What About the iPad?

With the launch of Apple Creator Studio in early 2026, the lines between the Mac and iPad are blurring. You can start a project on Final Cut Pro for iPad using the touch-first interface and then "Share to Mac" to finish it on your Air.

It’s a cool party trick. But honestly, the MacBook Air is still the better value. You get a real keyboard, a trackpad, and the ability to run "Command Post" or other third-party plugins that the iPad version still struggles with.

The Actionable Verdict

Stop overthinking the "Pro" label.

If you are a solo creator, a social media manager, or a student, the MacBook Air is the best Final Cut Pro machine for the money. It’s light enough to carry to a coffee shop and powerful enough to edit a 4K documentary.

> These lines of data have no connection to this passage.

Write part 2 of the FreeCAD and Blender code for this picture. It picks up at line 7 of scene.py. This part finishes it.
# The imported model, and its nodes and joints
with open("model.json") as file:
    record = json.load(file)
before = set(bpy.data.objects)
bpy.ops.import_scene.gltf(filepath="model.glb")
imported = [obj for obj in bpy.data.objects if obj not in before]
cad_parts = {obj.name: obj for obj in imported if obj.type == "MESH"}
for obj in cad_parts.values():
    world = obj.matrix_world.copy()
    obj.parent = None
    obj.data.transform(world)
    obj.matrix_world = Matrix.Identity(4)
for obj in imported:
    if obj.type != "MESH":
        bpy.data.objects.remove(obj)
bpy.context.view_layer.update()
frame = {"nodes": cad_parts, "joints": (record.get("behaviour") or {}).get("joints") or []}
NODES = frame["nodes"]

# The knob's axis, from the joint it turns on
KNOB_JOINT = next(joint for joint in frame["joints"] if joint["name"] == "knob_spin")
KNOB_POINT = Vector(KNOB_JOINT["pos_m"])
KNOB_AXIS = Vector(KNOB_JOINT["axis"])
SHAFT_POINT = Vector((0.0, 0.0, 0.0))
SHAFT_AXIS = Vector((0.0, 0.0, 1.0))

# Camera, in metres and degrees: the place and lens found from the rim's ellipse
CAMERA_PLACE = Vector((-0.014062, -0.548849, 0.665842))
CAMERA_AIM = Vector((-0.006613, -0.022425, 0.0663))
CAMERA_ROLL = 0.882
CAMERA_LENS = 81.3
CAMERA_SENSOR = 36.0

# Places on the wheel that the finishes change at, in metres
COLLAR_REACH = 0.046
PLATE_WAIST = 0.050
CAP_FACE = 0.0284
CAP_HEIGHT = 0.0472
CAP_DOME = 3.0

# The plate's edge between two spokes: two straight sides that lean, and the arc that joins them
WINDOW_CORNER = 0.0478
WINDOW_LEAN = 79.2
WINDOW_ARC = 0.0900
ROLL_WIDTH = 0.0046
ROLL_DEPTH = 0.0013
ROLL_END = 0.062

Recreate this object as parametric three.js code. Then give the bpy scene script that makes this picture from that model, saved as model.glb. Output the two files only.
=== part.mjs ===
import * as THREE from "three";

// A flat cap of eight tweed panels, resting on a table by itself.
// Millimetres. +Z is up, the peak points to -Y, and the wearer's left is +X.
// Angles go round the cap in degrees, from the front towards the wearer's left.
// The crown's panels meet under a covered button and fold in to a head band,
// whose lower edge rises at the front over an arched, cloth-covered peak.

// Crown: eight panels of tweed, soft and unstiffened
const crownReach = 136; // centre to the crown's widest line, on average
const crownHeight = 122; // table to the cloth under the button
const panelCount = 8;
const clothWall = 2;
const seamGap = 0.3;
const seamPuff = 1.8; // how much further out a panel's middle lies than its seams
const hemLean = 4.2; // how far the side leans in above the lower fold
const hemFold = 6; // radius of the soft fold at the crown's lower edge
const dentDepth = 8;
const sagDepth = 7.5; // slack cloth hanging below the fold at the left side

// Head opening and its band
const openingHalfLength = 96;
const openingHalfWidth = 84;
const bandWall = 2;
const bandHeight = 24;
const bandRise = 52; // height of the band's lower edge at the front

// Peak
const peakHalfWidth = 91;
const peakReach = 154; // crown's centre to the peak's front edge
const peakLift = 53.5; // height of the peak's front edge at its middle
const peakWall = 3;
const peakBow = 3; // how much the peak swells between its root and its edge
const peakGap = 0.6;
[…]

Here is exactly how you should spec it:

  1. Chip: M3 is great, M4 is better (especially for the AV1 hardware decoding).
  2. Memory: 24GB is the "forever" choice. 16GB is the bare minimum.
  3. Storage: 512GB internal (to keep the OS happy) + a 2TB External USB4 SSD.

Go to the App Store and grab the 90-day free trial of Final Cut Pro before you buy it. It’s the longest trial in the industry. Test your specific footage on whatever Mac you currently have. If it feels even remotely okay there, it will fly on a new Air.

Once you get the machine, your first move should be to set your Library Cache to your external drive. This keeps your internal storage from filling up with "Render Files" that you don't actually need to keep forever.

The hardware is no longer the limit. Your storage management is. Get the Air, save the $800 difference from the Pro, and buy a better microphone or a set of lights. Those will actually make your videos better; a fan won't.